▶ Recorded information

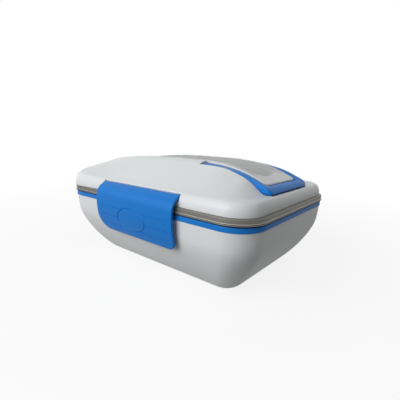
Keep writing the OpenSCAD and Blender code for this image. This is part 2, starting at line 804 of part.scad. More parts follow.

--

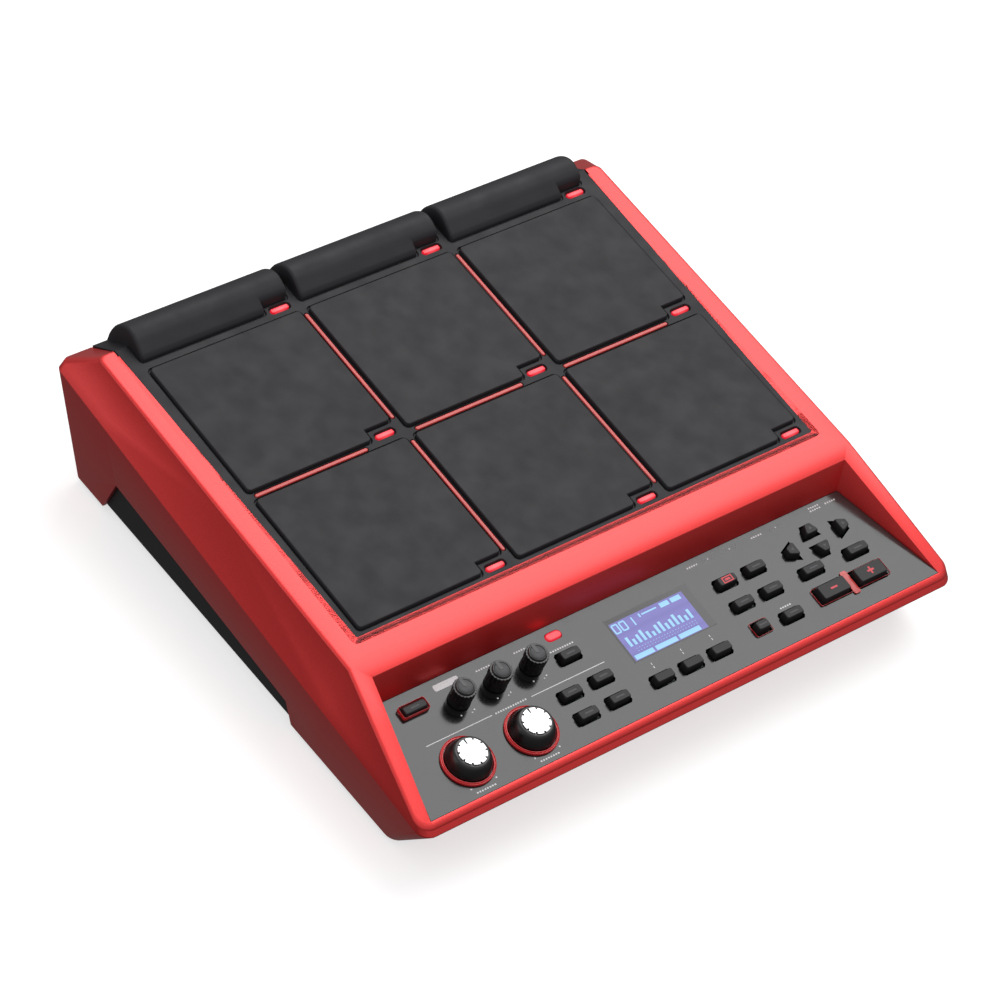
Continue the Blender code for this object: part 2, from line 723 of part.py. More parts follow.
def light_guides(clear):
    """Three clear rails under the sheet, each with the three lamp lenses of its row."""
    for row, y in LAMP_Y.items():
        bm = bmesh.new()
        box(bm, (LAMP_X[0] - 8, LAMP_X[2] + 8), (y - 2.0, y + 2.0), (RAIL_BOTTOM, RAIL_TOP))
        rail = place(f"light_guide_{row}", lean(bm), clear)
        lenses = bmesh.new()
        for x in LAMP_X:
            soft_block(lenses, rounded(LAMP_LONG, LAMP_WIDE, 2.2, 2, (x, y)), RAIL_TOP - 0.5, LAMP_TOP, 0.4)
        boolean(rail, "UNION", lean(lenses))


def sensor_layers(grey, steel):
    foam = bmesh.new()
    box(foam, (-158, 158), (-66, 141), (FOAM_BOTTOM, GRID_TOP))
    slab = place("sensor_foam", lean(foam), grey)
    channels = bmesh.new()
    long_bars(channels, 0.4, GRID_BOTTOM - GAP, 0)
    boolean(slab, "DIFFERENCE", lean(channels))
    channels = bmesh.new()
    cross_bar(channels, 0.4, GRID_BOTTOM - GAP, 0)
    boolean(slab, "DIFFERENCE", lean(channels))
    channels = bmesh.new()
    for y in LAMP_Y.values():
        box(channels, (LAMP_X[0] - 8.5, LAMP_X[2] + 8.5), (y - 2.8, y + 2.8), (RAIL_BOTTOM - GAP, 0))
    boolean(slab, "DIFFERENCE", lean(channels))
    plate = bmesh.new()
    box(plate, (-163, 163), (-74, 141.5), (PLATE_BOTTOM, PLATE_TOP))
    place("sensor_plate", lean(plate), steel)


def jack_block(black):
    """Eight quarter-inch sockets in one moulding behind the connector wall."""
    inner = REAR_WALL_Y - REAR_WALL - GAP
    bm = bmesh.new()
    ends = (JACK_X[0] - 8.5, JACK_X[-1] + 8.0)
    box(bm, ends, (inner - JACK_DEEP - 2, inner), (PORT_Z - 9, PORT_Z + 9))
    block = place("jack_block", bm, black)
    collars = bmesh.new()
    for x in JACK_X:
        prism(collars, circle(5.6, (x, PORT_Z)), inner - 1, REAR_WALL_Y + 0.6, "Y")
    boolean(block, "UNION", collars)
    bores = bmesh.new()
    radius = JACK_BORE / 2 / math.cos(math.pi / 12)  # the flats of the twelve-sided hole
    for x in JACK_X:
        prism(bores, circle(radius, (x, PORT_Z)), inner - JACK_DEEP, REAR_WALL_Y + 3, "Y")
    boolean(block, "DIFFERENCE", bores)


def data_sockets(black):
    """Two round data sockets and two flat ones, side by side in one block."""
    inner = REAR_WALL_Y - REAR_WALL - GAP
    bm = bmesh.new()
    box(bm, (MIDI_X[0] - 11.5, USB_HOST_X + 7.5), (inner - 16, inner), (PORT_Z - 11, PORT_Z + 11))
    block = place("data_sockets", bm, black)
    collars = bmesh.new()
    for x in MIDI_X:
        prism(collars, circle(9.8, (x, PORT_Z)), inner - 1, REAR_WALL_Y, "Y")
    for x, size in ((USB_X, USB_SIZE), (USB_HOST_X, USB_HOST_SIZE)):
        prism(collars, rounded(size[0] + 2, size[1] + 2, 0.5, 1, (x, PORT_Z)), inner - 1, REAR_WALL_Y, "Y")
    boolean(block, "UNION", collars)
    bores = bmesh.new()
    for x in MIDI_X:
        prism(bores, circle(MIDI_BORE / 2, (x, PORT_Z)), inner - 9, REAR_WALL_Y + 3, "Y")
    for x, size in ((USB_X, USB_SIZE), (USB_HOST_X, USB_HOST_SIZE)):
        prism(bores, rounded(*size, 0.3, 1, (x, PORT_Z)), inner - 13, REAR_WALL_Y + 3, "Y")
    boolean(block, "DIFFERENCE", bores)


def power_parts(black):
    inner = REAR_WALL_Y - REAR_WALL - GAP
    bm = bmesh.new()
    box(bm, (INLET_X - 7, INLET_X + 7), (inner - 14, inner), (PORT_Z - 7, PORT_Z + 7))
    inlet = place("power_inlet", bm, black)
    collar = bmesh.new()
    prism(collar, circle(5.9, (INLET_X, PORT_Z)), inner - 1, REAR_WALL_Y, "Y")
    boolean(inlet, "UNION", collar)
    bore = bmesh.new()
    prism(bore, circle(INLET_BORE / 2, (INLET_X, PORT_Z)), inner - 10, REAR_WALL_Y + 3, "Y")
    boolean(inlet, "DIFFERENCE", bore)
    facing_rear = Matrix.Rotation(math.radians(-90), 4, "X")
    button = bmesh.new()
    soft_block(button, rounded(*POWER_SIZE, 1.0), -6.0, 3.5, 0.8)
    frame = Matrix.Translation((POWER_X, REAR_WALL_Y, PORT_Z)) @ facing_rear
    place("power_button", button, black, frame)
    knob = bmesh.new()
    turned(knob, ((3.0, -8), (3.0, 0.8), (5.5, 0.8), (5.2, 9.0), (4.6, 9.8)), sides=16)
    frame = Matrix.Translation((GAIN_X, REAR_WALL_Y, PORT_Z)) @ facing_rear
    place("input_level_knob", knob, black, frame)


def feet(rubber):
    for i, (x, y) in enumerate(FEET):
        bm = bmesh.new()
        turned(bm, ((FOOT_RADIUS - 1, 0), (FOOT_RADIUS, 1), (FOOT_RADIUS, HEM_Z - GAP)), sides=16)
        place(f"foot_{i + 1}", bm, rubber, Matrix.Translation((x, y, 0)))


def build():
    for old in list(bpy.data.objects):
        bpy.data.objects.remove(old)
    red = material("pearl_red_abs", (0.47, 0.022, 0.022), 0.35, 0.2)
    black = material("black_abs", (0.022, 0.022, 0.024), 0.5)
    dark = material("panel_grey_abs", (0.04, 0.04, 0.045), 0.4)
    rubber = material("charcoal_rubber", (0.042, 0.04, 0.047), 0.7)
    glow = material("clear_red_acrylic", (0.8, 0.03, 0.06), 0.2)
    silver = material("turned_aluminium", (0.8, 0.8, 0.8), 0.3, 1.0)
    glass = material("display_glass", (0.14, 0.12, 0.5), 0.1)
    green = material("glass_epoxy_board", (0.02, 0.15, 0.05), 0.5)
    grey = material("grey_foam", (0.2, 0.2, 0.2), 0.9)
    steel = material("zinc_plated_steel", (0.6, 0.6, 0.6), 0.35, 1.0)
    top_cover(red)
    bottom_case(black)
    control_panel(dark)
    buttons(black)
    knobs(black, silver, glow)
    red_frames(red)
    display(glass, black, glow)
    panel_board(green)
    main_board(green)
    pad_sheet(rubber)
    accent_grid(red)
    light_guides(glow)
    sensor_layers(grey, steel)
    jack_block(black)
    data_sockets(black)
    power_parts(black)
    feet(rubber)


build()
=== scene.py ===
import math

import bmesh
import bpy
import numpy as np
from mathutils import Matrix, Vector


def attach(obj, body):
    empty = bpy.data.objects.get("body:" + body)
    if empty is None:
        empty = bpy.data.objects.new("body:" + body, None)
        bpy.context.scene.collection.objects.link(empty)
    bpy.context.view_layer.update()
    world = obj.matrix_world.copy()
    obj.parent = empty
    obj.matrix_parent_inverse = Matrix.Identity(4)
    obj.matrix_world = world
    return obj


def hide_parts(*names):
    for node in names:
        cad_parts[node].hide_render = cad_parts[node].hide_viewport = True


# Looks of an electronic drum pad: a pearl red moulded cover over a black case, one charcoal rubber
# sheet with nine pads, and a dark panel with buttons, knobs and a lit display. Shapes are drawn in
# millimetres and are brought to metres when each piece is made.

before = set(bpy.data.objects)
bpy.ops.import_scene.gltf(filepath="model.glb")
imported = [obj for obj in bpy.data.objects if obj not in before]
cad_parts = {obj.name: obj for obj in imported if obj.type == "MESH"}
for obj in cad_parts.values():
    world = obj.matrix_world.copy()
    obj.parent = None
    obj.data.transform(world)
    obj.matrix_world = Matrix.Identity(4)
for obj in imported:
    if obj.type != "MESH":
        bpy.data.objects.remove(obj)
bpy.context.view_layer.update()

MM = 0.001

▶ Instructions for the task
In the listing above, find the line containing "bottom_case(black)" and the line containing "bpy.context.scene.collection.objects.link(empty)", then repeat those two lines and everything between them exactly.

▶ Answer to the exercise
    bottom_case(black)
    control_panel(dark)
    buttons(black)
    knobs(black, silver, glow)
    red_frames(red)
    display(glass, black, glow)
    panel_board(green)
    main_board(green)
    pad_sheet(rubber)
    accent_grid(red)
    light_guides(glow)
    sensor_layers(grey, steel)
    jack_block(black)
    data_sockets(black)
    power_parts(black)
    feet(rubber)


build()
=== scene.py ===
import math

import bmesh
import bpy
import numpy as np
from mathutils import Matrix, Vector


def attach(obj, body):
    empty = bpy.data.objects.get("body:" + body)
    if empty is None:
        empty = bpy.data.objects.new("body:" + body, None)
        bpy.context.scene.collection.objects.link(empty)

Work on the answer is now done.